A look back at Sorcerer

Sorcerer was William Friedkin’s follow up to The Exorcist. The film suffered from a bad rap for many years  simply because it received negative reviews in 1977.

However, I recently checked out the movie on a friend’s recommendation and have loved it ever since.

Many other people have also discovered Sorcerer, and feel it’s Friedkin’s greatest film. He’s best known for his two big hits, The French Connection and The Exorcist, but Sorcerer is a hell of a film in its own right, and its reputation has only grown in recent years.

 

Sorcerer is a remake of the classic foreign film The Wages of Fear, helmed by French director Henri-Georges Clouzout, who also directed the horror thriller Les Diaboliques, which was a big inspiration on Psycho. It’s the story of desperate men in hiding who end up on a dangerous mission to transport nitroglycerine through the jungles of the Dominican Republic. Like much of Friedkin’s work, it’s gritty, dark, and intense, and technically it’s very well made.

 

Looking back, Sorcerer had a lot working against it. There was confusion over the title, people thought it was another supernatural thriller like The Exorcist, but Sorcerer was the name of the truck that transported the nitro. The first fifteen minutes or so are in foreign languages with subtitles, which confused some people into thinking it was a foreign film. Sorcerer also cost $22 million, a huge budget for the time, and two studios, Paramount and Universal, partnered on it. (This may have been the first time two studios co-financed a movie, which became common place in the late seventies – early eighties).

 

But the biggest factor working against Sorcerer was it came out on the heels of Star Wars in 1977. Star Wars hit theaters on Memorial Day, Sorcerer on June 24, and was slaughtered. Where there were a lot of darker movies released during the 70’s, by the time of Rocky and Star Wars audiences wanted movies that were more “up,” and Sorcerer, like just about all of Friedkin’s work, wasn’t that kind of film.

 

There was also a lengthy gap between movies for Friedkin, and I’ve often wondered how Sorcerer would do if it had been released earlier.
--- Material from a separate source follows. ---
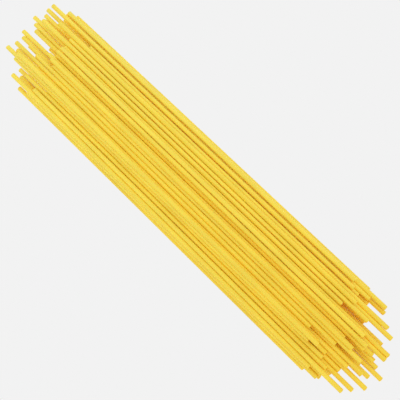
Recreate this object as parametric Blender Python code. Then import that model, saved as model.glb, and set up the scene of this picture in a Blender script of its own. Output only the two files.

I’m still of the belief if it was a new movie today, or if it got re-released on a big scale, it would probably find an audience that would judge the film on its own merits, and not the reports of its out of control budget, or how difficult the shoot was. (Just from watching Sorcerer, you can tell it wasn’t an easy movie to make, and that it would have been a Herculean task for any director).

 

Quite a lot of directors who broke through in the 70’s like Friedkin had flops they never recovered from, and his career indeed nose-dived after the failure of Sorcerer, although his latest film, Killer Joe, has received very positive reviews.